“There’s a difference between misfortune and injustice.”
Rep. Jamie Raskin (D-Md.)
Sen. Bernie Sanders’ email blast hit Wes Haywood’s inbox on New Year’s Day, inviting the retired 81-year-old retired electrical engineer from Catonsville to participate in “Our First Stand,” a national day of rallies demanding the Republican majority in Congress stop the repeal of the Affordable Care Act and its extension of healthcare insurance to millions of previously uninsured Americans. Congressional leaders and thousands of organizations endorsed the actions.
On Jan. 15, Haywood drove to Bowie State University, got caught in backed-up traffic and joined 2,000 Maryland residents in the school’s ballroom, two overflow rooms and the pavement outside chanting “ACA Saves Lives!” and “No Repeal Without a Replacement.” “First Stand” held special meaning for Haywood. “This was my first political rally. I was hoping Bernie Sanders would be here,” said Haywood.
Newly elected Senator Chris Van Hollen headlined the Bowie rally, organized by Vincent DeMarco, president of the Maryland Health Care for All Coalition.
“This is the first battle of many to come. We will win this battle if we stay united,” said Van Hollen, whose staff circulated a flier with contact information for Republican senators. “Call your friends and relatives in Republican states and get them to call their senators,” said Van Hollen, who outlined benefits of the Affordable Care Act he said are not widely known. Up to 476,000 Marylanders could lose their coverage if the ACA is entirely or partially repealed, said Van Hollen. “If the emergency room once again becomes the first line of access to healthcare for people who have lost insurance, costs and premiums will go up for everyone,” he said.
Rep. Steny Hoyer joined other speakers, who included county executives, members of Congress and citizens who were once uninsured, whose lives were saved by the ACA. Hoyer recounted the battle to pass the ACA against the opposition of the Tea Party. “I am a grandfather,” said Hoyer. “When my grandchild goes to school, I want her and the children who sit beside her to be healthy. We are all in this together.”
Newly elected Rep.
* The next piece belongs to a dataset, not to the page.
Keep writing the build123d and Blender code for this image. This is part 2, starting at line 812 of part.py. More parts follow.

Jamie Raskin, a survivor of stage-three colon cancer, talked about how, after his election, he stood in line in the Longworth House Office Building to sign up for federally-provided health care insurance alongside other members of Congress who are now voting to repeal coverage for millions of Americans.
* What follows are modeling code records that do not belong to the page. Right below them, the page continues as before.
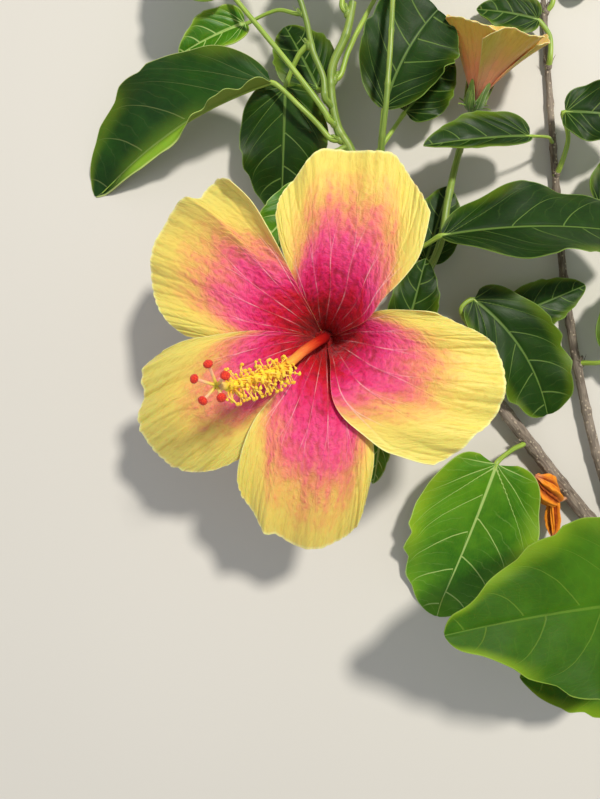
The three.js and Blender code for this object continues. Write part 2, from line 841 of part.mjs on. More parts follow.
// The second bloom: a half-open funnel of five petals, seen from its side.
function funnel(length, radius, wall) {
  const outer = [
    [1.6, 0],
    [3.4, length * 0.16],
    [radius * 0.34, length * 0.38],
    [radius * 0.6, length * 0.65],
    [radius, length],
  ];
  const inner = [
    [radius - wall, length],
    [radius * 0.6 - wall, length * 0.67],
    [radius * 0.34 - wall, length * 0.42],
    [0, length * 0.24],
  ];
  const profile = [[0, 0], ...outer, ...inner].map(([x, y]) => new THREE.Vector2(x, y));
  return reshape(new THREE.LatheGeometry(profile, 25), (point) => {
    const turn = Math.atan2(point.z, point.x);
    const share = (Math.hypot(point.x, point.z) / radius) ** 2;
    const lobe = Math.cos(5 * turn);
    const swell = 1 + 0.06 * share * lobe;
    return point.set(point.x * swell, point.y + share * 2.6 * lobe, point.z * swell);
  });
}

addMesh(
  "second_bloom_petals",
  stand(
    funnel(YOUNG_LENGTH, YOUNG_RADIUS, YOUNG_WALL),
    YOUNG_FOOT.clone().addScaledVector(YOUNG_AXIS, YOUNG_SEAT),
    YOUNG_AXIS,
  ),
  petalPeach,
);
addMesh(
  "second_bloom_calyx",
  stand(
    calyx({
      length: 12,
      radius: 6.6,
      floor: 4.2,
      cup: 2.6,
      wall: 0.8,
      lobes: 2,
      bracts: 6,
      bractLength: 6,
      sides: 15,
    }),
    YOUNG_FOOT,
    YOUNG_AXIS,
  ),
  stemGreen,
);

// A closed bud at the end of its stalk: a furled cone that stands out of its calyx.
function bud(length, radius) {
  const profile = [
    [0, 0],
    [radius * 0.5, 0.3],
    [radius, length * 0.18],
    [radius * 0.95, length * 0.45],
    [radius * 0.75, length * 0.7],
    [radius * 0.4, length * 0.92],
    [0, length],
  ].map(([x, y]) => new THREE.Vector2(x, y));
  return new THREE.LatheGeometry(profile, 10);
}

const budEnd = budStalk.curve.getPointAt(1);
const budAxis = budStalk.curve.getTangentAt(1);
addMesh(
  "closed_bud",
  stand(bud(BUD_LENGTH, BUD_RADIUS), budEnd.clone().addScaledVector(budAxis, GAP), budAxis),
  stemGreen,
);

// The withered bloom: two twisted, shrunken cones on a short stalk.
const witherSeat = seatedPath(mainStem, [116.5, -70, 5.5], [[108.4, -71.7, 9.5]]);

function withered(length, radius) {
  const profile = [
    [0, 0],
    [radius * 0.45, 0],
    [radius * 0.7, length * 0.12],
    [radius * 0.9, length * 0.3],
    [radius, length * 0.55],
    [radius * 0.75, length * 0.8],
    [radius * 0.3, length * 0.96],
    [0, length],
  ].map(([x, y]) => new THREE.Vector2(x, y));
  return reshape(new THREE.LatheGeometry(profile, 15), (point) => {
    const turn = Math.atan2(point.z, point.x);
    const twist = (point.y / length) * WITHERED_TWIST;
    const crease = 1 + 0.22 * Math.cos(5 * turn + twist * 2);
    return point.set(point.x * crease, point.y, point.z * crease);
  });
}

const witherStalk = new THREE.CatmullRomCurve3(witherSeat.map(vector));
const witherFoot = (axis) => witherStalk.getPointAt(1).addScaledVector(axis, -WITHERED_SUNK);
addMesh(
  "withered_bloom",
  join([
    rod(witherStalk, 0, 1, () => WITHERED_STALK, 5, 5),
    stand(withered(FLAP_LENGTH, FLAP_RADIUS), witherFoot(FLAP_AXIS), FLAP_AXIS),
    stand(withered(ROLL_LENGTH, ROLL_RADIUS), witherFoot(ROLL_AXIS), ROLL_AXIS),
  ]),
  witheredOrange,
);

branch.position.copy(BLOOM_AXIS);

export default branch;
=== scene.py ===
import json
import math

import bmesh
import bpy
import numpy as np
from mathutils import Matrix, Vector, noise


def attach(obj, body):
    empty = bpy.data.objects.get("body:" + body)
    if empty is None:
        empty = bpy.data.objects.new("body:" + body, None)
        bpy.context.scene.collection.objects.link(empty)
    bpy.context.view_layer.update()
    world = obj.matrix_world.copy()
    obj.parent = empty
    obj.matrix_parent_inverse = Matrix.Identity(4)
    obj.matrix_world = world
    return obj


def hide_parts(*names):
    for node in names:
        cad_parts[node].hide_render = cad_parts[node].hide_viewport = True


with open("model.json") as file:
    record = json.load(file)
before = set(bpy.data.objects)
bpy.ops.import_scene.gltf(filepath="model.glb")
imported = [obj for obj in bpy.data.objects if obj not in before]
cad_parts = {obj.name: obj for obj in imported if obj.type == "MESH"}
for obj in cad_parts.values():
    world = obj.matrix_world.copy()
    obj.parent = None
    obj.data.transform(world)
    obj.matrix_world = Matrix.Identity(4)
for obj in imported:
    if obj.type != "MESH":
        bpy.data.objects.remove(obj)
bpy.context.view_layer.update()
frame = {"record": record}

# The picture looks straight down on the branch, which lies on a plain pale floor under soft light
# from the upper right. Lengths are millimetres from the point of the floor under the open bloom's
# axis, and each mesh is turned to metres in the frame when it is finished.
MM = 0.001
BLOOM_AXIS = Vector((-27.7, -20, 0))
EYE = Vector((-10.1, -24.9, 320))
VIEW_ANGLE = math.radians(61.86)  # over the picture's height
SUN_WAY = Vector((0.31, 0.37, 0.88)).normalized()
SUN_DISTANCE = 1400
SUN_SIZE = 150
SUN_WATTS = 19
FILL_PLACE = Vector((-700, -300, 900))
FILL_SIZE = 900
FILL_WATTS = 2
SKY_COLOUR = (0.93, 0.96, 1.0, 1.0)
SKY_STRENGTH = 0.40
FLOOR_HALF = 2500
TO_FRAME = Matrix.Scale(MM, 4) @ Matrix.Translation(BLOOM_AXIS)


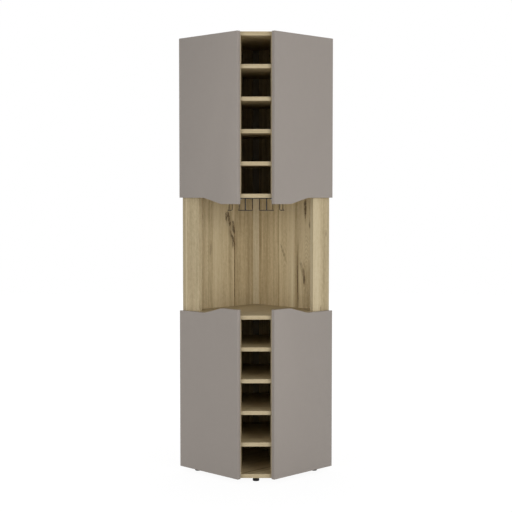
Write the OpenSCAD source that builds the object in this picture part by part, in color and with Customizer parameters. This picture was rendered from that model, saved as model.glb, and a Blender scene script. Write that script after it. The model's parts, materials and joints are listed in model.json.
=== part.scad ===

“There’s a difference,” Raskin said, “between misfortune and injustice.” It’s misfortune, he said, when you get cancer or a disabling medical condition. But it’s “injustice” if elected officials who are “protected by a plan paid for by taxpayers” are denying health care coverage to men and women and children who desperately need it.
Concern over policies emanating from election of Donald Trump was widespread. “Trump has No Plan,” read one participant’s sign. “We are living in terrible, crucial times with an illegitimate candidate elected to the nation’s highest office,” said Bonnie Schrack, a Greenbelt resident who said she is worried about losing her coverage under the ACA. The rally’s loudest applause was cheering in response to Rep. Raskin when he said, “Someday, I may be voting to impeach President Trump.”
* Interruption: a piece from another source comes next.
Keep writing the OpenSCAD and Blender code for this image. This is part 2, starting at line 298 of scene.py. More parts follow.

Nigel Nesbeth, a 20-year member of Local 1199 of the Service Employees International Union, wore his union’s T-shirt to the rally. A stationary engineer at Prince George’s Hospital Center, Nesbeth said, “I have lately come to realize how fortunate I am to have the benefits that come with being a member of a union,” said Nesbeth. When more people receive good medical care everyone gains, he said. “Instead of cutting medical care, more money should be invested in health education to help people avoid illnesses,” he said.
Literature circulated at the rally from www.consumerhealthfirst.org listed other implications of repealing ACA’s patient protections: Roughly 2.5 million people have pre-existing health conditions and could be denied coverage altogether or be charged significantly more; 41,000 young adults are at risk of losing coverage they now have on their parents’ plans; more than 100,000 people who receive premium subsidies would no longer be able to afford insurance; the ACA mandates that women can purchase insurance for the same price as men (previously they paid up to 39 percent more for coverage); 2.25 million Marylanders, including 585,000 children, are at risk of having lifetime limits on their coverage restored—a potentially catastrophic financial hit.